Cumhurbaşkanı Recep Tayyip Erdoğan ve Devlet Bahçeli’den sonrasına, Fethullah Gülen ve Abdullah Öcalan’ın ölümünden sonrasına plan yapıyorlar.

Erdoğan ve Bahçeli ikilisinin güçlü liderliği Türkiye’yi bir arada tutmaktadır.

Erdoğan ve Bahçeli’den sonra Türkiye’yi bir arada tutabilecek güçlü bir liderlik gücünü şu anda göremiyorum.

PKK, FETÖ, DEAŞ, LGBT-ZİNA, DHKP-C, … gibi terör örgütlerinin Erdoğan ve Bahçeli döneminde etkisiz hale getirilmesi şarttır.

Arkasına ABD’yi alan PKK, Ekrem İmamoğlu gibi birinin yöneteceği bir Türkiye’nin en az yarısını alır.

Terör örgütleri ile mücadele beş yıl içerisinde tamamen çözülmelidir.

2024 yerel seçimleri çok iyi bir şekilde değerlendirilmelidir.

Türkiye’nin geleceğinde milli olmayan hiçbir yapıya yer olmamalıdır.

PKK ve CHP yerel seçimlerde tam bir hezimete uğramalıdır.

PKK bölgede CHP üzerinden ya da direk seçimlere girerek belediyeleri alırsa, Türkiye’nin geleceği tehlikeye girer.

Türkiye beş yıl içerisinde bütün terör örgütlerini etkisiz hale getirmek, marjinalleştirmek, … zorundadır.

ABD zamanı geldiğinde PKK’nın düğmesine basacaktır.

PKK henüz ABD’nin verdiği ağır silahları kullanmıyor.

Zamanı geldiğinde Türkiye’ye ciddi zararlar verebilecek bu silahları kullanacaktır.

PKK bağımsızlık ilanlı bir savaşa hazırlanıyor.

PKK bağımsızlık ilanı için Türkiye Kürtlerinin hazır olmasını bekliyor.

PKK yöneticileri de Fethullah Gülen (FETÖ) gibi ömürlerinin sonuna geldiler.

Bu mücadeleyi dünya gözüyle görmek istiyorlar.

Onlar da FETÖ gibi acele edebilirler.

FETÖ nasıl ki Fetullah Gülen ölmeden darbe girişiminde bulunduysa, kırk yıllık mücadelesinin sonucunu yaşarken görmek istediyse …

PKK’nın ihtiyar heyeti de ölmeden önce, kırk yıllık mücadelenin sonucunu görmek istiyorlar.

Sonuç olarak; terör örgütlerini Erdoğan ve Bahçeli döneminde etkisiz hale getiremezsek, Erdoğan ve Bahçeli’den sonra bunu başarmamız çok çok çok zor olacaktır.

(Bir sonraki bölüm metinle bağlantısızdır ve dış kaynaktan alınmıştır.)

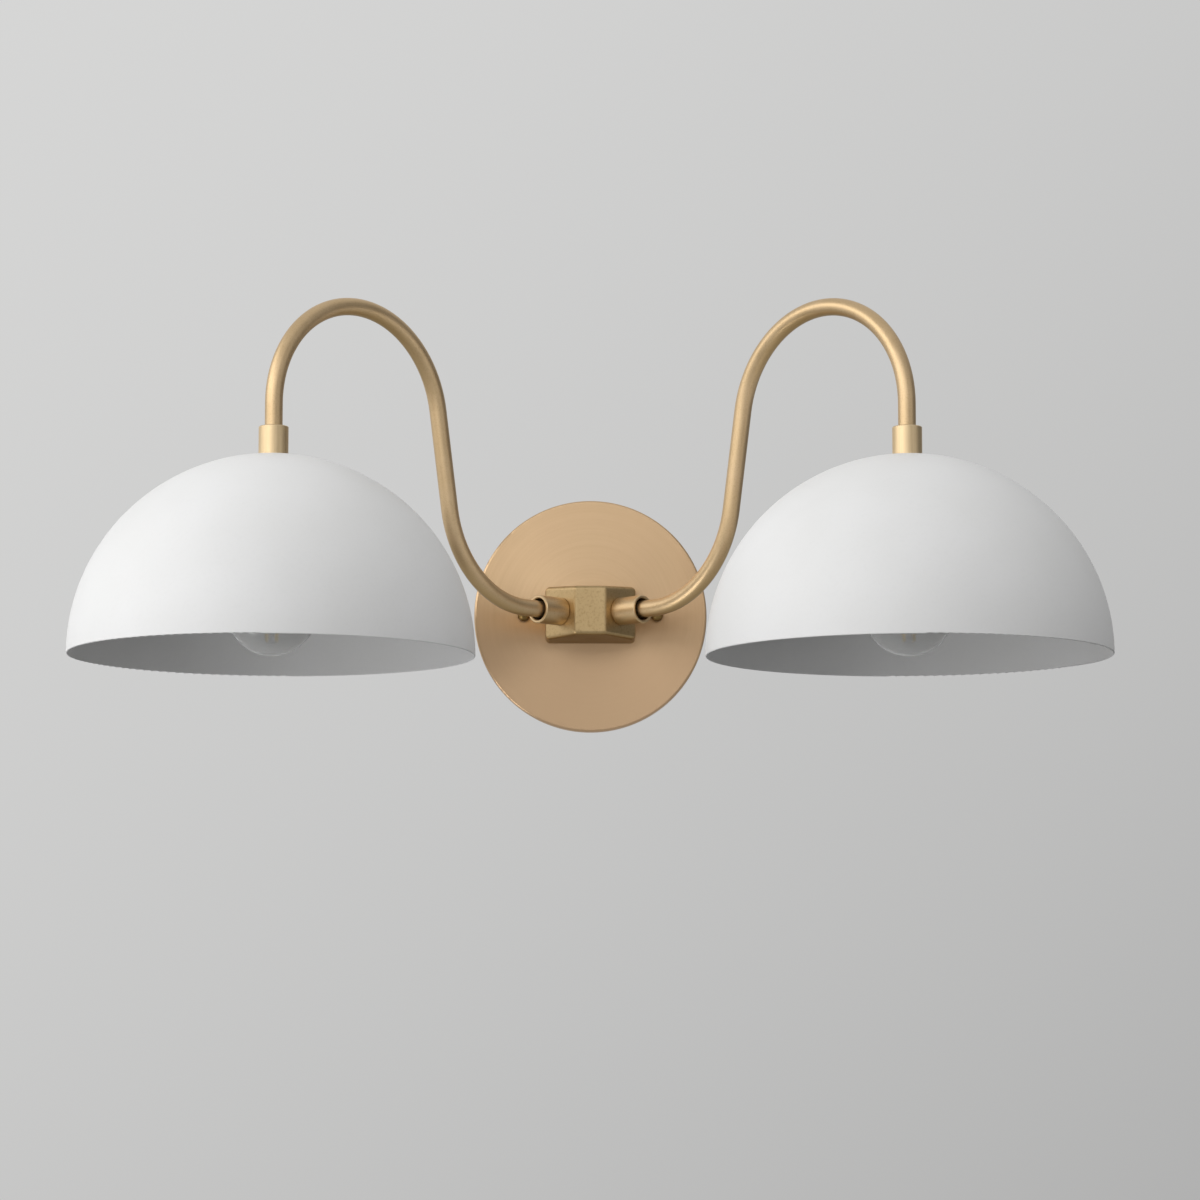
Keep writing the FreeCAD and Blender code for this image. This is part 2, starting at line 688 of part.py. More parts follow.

Terörle mücadelede MİLLİ MUTABAKAT şarttır.

Bir Milli Mutabakat Heyeti oluşturulmalıdır.

Siyasiler, sanatçılar, yazarlar, iş insanları, … toplumun bütün kesimleri sürece dahil edilmelidir.

Her TC vatandaşı bütün terör örgütleriyle (PKK, FETÖ, DEAŞ, LGBT-ZİNA, DHKP-C, … gibi ) mücadele etmek zorundadır.

Hiç kimse terörle mücadeleden kaçma hakkına sahip değildir.

PKK, FETÖ, DEAŞ, LGBT-ZİNA, DHKP-C, … terör örgütleri ile mücadele etmeyen hiç kimseye (milletvekili, belediye başkanı, iş insanı, yazar, siyasetçi, gazeteci, memur, işçi, muhtar, öğretmen, doktor, akademisyen, …) değer verilmemelidir. Terör örgütleriyle mücadele edenler de teşvik edilmeli ve ödüllendirilmelidir.